■ **What is needed**:
Only the number is wanted: how many lines hold the word "OpenSCAD"?

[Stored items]
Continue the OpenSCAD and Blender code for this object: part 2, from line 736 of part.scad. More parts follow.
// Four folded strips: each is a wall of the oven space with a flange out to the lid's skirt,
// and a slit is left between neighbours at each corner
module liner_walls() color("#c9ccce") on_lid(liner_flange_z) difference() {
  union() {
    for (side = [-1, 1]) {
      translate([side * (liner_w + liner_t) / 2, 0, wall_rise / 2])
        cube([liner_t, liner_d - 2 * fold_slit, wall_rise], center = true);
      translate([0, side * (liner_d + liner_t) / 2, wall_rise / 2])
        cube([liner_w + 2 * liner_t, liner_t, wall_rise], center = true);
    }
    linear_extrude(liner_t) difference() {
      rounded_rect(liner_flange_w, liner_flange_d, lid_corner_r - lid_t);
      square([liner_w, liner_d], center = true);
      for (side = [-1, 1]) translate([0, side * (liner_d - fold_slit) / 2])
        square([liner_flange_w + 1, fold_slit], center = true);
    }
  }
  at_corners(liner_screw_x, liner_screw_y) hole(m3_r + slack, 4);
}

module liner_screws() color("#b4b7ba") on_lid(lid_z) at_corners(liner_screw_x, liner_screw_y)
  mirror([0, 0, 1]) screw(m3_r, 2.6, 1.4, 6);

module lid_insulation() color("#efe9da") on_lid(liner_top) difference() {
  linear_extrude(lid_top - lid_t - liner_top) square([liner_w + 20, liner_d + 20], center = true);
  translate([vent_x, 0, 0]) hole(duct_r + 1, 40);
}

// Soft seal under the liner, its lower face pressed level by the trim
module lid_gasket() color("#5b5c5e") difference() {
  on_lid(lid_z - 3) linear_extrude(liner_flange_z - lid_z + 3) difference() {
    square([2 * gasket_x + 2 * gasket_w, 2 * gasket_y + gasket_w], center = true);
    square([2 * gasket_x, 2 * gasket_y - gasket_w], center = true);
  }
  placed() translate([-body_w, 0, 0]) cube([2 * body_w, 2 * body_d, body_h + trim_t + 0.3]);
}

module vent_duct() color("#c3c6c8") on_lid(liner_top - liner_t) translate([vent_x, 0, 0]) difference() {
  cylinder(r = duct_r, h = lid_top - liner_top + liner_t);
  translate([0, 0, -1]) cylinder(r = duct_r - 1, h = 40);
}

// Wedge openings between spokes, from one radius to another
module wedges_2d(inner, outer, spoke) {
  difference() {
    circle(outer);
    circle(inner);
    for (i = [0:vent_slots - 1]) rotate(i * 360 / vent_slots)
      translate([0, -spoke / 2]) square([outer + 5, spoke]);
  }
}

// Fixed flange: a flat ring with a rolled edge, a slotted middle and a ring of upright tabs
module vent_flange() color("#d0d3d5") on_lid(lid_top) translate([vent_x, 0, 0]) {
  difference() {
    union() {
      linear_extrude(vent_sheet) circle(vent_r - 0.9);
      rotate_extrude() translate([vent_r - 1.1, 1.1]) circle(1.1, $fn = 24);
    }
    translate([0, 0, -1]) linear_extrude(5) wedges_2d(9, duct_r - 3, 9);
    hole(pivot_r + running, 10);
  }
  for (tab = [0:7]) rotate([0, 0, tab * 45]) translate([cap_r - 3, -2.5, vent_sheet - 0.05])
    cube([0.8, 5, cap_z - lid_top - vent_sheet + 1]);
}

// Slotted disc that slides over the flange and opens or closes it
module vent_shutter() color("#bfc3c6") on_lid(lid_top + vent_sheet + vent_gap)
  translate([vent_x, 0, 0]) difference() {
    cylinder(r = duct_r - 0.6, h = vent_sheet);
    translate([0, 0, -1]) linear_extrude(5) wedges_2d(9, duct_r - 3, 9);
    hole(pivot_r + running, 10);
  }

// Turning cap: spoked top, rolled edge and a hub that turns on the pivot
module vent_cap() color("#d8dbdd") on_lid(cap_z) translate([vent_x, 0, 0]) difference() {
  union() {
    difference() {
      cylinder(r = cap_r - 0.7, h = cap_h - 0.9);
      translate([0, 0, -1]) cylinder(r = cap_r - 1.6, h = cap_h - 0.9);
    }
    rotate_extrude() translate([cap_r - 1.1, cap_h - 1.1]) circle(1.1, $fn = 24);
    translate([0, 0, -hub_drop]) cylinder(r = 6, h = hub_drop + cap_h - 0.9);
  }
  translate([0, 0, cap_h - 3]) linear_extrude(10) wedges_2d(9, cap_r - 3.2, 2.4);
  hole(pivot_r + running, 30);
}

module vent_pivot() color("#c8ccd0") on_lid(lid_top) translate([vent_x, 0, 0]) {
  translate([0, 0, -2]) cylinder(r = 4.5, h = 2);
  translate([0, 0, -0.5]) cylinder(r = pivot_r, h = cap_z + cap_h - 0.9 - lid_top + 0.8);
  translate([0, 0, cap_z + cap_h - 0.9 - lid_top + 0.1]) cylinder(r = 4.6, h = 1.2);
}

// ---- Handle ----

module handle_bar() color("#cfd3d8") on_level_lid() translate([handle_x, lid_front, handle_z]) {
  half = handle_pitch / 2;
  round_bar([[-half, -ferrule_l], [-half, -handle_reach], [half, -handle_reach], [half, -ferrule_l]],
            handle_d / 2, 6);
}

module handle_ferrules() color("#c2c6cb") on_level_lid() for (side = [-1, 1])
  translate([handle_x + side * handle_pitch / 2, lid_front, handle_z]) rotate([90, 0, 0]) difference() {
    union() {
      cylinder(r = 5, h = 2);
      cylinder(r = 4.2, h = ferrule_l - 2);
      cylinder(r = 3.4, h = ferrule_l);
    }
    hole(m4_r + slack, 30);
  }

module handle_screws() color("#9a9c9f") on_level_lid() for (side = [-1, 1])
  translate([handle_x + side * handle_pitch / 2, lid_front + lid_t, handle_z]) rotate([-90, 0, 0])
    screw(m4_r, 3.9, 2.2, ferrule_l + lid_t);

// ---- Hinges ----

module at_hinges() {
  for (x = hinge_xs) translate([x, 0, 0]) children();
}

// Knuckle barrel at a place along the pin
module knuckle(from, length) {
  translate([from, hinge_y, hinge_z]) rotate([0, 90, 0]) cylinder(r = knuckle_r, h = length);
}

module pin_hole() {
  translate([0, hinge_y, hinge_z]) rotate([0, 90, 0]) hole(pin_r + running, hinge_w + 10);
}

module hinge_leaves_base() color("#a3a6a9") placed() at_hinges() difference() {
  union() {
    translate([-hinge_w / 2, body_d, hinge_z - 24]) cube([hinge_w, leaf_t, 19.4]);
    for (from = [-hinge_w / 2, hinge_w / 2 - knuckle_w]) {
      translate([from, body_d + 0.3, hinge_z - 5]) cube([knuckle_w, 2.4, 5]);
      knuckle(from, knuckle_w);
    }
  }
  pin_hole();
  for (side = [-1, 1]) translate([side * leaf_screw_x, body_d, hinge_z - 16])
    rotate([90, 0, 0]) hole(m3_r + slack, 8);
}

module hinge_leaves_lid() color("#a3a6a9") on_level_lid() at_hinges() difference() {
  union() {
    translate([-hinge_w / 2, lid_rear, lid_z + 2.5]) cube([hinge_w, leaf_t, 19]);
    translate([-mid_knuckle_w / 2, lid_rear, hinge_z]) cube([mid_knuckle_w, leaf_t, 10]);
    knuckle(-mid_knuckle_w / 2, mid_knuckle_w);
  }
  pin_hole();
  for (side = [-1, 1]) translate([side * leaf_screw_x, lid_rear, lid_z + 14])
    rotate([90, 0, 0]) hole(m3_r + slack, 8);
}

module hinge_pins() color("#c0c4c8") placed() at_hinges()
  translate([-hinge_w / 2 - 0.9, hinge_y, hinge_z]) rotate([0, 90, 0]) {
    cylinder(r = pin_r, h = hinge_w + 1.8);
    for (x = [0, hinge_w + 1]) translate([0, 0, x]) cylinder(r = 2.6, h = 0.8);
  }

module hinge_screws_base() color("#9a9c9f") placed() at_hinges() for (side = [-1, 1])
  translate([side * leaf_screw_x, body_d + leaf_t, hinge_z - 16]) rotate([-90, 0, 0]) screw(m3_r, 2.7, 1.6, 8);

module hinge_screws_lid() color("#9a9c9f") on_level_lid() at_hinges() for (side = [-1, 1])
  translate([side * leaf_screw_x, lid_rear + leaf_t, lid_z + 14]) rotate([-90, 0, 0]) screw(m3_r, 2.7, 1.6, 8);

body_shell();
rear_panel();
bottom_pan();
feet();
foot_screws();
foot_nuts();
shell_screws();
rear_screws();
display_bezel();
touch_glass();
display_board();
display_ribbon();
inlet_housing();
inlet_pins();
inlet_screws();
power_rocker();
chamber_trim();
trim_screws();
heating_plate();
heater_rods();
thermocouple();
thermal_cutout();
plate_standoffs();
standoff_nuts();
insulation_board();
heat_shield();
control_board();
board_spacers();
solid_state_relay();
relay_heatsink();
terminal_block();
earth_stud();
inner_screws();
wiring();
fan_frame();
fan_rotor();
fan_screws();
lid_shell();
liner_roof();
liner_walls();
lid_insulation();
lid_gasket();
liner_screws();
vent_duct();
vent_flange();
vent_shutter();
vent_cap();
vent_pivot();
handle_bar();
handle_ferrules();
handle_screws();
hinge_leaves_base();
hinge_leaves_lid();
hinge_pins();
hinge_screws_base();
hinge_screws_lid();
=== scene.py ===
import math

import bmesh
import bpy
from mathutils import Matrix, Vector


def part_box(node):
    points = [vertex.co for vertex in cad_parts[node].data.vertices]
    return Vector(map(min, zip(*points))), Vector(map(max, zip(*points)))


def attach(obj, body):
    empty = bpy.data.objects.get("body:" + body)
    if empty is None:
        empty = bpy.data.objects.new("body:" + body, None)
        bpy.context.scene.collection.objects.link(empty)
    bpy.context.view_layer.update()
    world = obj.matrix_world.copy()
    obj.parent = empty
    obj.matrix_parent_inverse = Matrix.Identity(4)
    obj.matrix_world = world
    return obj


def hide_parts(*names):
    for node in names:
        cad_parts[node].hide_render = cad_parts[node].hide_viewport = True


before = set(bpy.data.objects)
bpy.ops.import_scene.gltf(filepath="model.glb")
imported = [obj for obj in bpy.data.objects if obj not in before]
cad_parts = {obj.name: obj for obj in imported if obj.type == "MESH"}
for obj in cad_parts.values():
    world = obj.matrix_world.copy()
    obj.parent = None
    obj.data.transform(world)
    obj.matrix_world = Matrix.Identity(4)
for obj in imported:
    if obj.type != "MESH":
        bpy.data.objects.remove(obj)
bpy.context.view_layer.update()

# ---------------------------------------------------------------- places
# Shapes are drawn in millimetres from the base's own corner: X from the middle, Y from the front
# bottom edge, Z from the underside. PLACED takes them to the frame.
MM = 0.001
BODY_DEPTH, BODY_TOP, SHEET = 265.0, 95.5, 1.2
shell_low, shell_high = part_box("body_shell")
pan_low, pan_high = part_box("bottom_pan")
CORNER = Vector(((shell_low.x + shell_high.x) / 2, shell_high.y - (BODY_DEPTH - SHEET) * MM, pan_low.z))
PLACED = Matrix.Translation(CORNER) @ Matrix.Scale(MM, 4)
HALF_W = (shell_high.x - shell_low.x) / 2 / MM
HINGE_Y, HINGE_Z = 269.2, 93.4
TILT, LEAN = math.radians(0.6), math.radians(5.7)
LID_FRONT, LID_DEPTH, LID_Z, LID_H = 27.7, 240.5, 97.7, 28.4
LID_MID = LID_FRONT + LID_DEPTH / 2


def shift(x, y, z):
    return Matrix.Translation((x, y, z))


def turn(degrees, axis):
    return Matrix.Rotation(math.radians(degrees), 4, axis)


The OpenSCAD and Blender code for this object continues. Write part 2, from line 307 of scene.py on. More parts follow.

■ **Written answer**:
2